Sparks for Renewal

Written By

Eilidh Henderson

29.6.2021 Thinking

Awarded RIAS Emerging Architect of the Year in 2018 Eilidh has been with Page\Park since 2003. Eilidh now plays a lead role in the running of the practice following her appointment to the Board of Directors in 2018, in addition to leading projects in our Arts & Culture sector.



Having been forced apart we now seek togetherness. We each have a renewed appreciation for the social and cultural experiences that we previously took for granted.

As the virus spread, the pandemic defences leapt to protect our food, healthcare and business, but what about our arts and cultural sector? The sense of isolation that we all felt through this approach, was further compounded by the division created by Brexit.

Our economy and culture was once awash with festivals, exhibitions and concerts. Physical attendance at those events stopped with immediate effect. For many of us, this triggered a great sense of loss.

One year on, there is no doubt that our lives are less rich places. Sharing physical experiences with our families, friends and colleagues reinforces our critical thinking, and enables us to place ourselves in our contexts. For some, lockdown has ignited an entrepreneurial spark, for others it has offered a therapeutic monasticism. For many, however, it has been a sentence of isolation for no crime.

The rebuilding of our cultural community is therefore vital to our societal recovery and our outdoor spaces have never been more valuable in that context. As we re-think how we behave as individuals and operate as businesses, centres of culture, learning, sport and health; our common outdoor spaces give us optimism that we can still gather and reclaim some normality. To do so might rely on organisations turning themselves inside-out; casting a mould of their internal operations and culture, and bravely flipping them out onto the pavement. What is clear though, is we each have a role to play in the rebuilding. From grassroots organisations to national institutions, there is a need for us to shape open cultural forum for new beginnings.

Barriers to this togetherness should be dealt with inclusively, through cross-cultural thinking and debate. Organisations, and our public spaces, need to tear down barriers to exclusivity, and instead seek to create a new, universal embrace.

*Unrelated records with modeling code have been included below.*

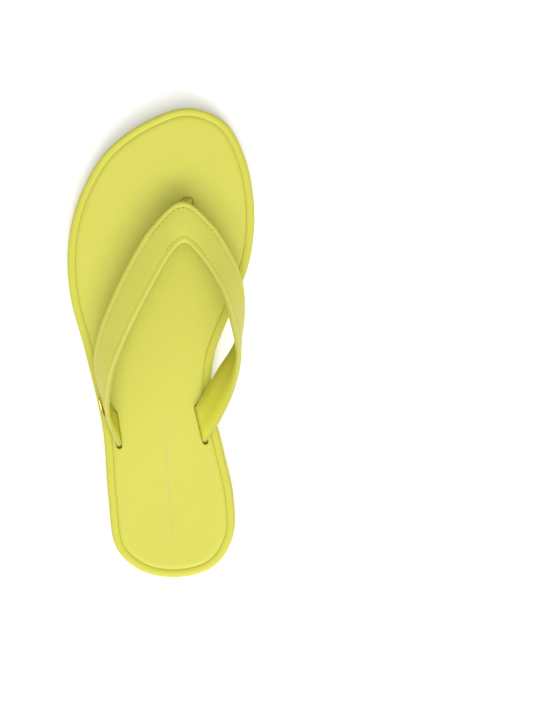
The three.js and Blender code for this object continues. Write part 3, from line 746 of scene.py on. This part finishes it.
LINING_PROFILE = [
    (0, 0.62, -1.13), (0, 2.25, -1.13), (0, 2.6, -0.45), (0.33, 0, -0.45), (0.66, 0, -0.45),
    (1, -2.6, -0.45), (1, -2.25, -1.13), (1, -0.62, -1.13), (1, -0.58, -1.3), (1, -0.75, -1.45),
    (0.66, 0, -1.45), (0.33, 0, -1.45), (0, 0.75, -1.45), (0, 0.58, -1.3),
]


def mark_painted_edge_shade(ply, profile):
    """Tells the finish where to paint shade on the ply's turned edge, by how far each point is round
    it: 0 on the top face and 1 from 0.55 mm below it. The two points that close the ply's ends come last."""
    edge_shade_share = smoothstep(UPPER_TOP, UPPER_TOP - 0.55, np.array(profile)[:, 2])
    rows = (len(ply.data.vertices) - 2) // len(profile)
    layer = ply.data.attributes.new("edge_shade_mask", "FLOAT", "POINT")
    layer.data.foreach_set("value", np.concatenate([np.tile(edge_shade_share, rows), [0, 0]]))


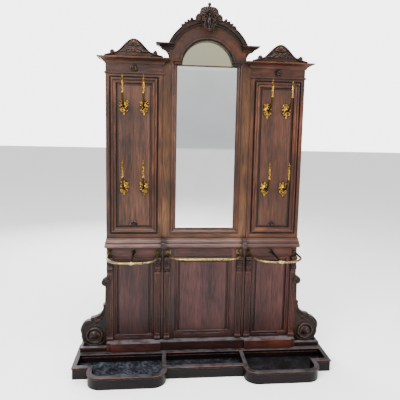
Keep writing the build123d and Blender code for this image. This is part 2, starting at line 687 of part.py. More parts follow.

What might that look like? Cultural institutions are platforms for debate and dialogue. Rather than feed divisions they must sew our communities as collectives. As welcome strangers, we seek to feel a sense of ownership through inclusive, familiar environments; settings shaped to include rather than exclude. Our common spaces should therefore be revitalised as distinctive and different, but familiar and welcoming. We have an opportunity to pick apart our cultural settings to focus on our inherent differentiation, and to amplify the qualities that reflect everyone who occupies these common spaces. We need to create environments that are focused on empowering us to unite in a fresh, cultural democratisation.

We are excited to be working with a cross section of cultural clients to evolve roadmaps to enable them to emerge as catalysts for this positive change. This includes collaborating with a national museum to enable them to re-imagine themselves as an agile community living room that facilitates cultural democracy; supporting grassroots community groups who have formed to shape local platforms that explore the breadth and diversity of their collective; and with theatres who are proving that they are far from monolithic – that they are places of inherent renewal and reinvention.

There is an undercurrent of optimism and progress in the face of adversity. By challenging polarising tendencies through the embrace of inclusivity – lessons from our isolation can be sparks for renewal.”